_DATA FOR THIS TASK_:
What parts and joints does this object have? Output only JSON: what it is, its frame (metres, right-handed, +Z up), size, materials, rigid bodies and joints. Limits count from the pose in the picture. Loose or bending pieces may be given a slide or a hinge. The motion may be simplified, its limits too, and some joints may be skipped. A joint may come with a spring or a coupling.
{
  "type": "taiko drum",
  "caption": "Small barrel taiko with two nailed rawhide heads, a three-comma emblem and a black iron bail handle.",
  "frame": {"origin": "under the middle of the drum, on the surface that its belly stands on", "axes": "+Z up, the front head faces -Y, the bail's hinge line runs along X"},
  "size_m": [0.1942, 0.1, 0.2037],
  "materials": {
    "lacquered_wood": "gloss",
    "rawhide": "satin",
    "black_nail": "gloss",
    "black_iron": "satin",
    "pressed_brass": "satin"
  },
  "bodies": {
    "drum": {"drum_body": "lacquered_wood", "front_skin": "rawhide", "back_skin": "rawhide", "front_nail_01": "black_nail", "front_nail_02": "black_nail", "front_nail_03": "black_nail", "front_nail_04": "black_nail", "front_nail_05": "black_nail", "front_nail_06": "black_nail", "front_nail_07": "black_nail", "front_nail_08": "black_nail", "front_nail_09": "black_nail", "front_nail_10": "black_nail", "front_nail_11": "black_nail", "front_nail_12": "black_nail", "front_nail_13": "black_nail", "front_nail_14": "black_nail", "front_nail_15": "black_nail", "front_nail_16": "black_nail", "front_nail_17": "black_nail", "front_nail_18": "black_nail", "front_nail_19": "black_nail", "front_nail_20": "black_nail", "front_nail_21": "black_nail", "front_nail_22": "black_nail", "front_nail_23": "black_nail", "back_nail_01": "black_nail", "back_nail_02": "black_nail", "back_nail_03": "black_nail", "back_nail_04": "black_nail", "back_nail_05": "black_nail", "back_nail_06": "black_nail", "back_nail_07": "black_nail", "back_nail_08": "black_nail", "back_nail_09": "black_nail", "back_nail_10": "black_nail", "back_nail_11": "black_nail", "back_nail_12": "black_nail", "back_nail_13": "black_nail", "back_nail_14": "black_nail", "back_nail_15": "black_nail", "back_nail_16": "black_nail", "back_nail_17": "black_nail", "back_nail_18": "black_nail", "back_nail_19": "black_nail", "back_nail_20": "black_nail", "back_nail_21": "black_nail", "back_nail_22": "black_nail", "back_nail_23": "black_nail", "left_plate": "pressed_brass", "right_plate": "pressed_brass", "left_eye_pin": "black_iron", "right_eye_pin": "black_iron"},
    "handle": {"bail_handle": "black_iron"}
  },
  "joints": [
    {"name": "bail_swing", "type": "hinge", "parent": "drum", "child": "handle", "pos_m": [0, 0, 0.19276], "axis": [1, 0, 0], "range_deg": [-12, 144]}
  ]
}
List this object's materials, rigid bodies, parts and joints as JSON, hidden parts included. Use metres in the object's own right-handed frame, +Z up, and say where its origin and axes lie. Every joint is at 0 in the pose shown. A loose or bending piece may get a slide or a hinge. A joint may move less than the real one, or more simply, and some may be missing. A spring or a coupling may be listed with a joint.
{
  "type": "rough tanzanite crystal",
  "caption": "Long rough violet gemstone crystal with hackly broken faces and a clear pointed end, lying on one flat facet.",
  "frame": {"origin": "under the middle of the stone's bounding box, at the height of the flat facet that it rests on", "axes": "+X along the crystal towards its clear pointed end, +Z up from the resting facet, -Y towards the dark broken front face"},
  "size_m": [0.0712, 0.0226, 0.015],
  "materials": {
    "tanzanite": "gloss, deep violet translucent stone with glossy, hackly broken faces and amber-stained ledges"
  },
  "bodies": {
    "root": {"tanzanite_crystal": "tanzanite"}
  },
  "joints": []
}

---

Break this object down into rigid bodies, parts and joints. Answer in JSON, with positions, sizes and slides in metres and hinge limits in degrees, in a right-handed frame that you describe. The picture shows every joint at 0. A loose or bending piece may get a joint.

_WHAT THIS TASK INVOLVES_: How many lines of the data hold the string "that"? Reply with the number alone.

_THE OUTPUT_: 3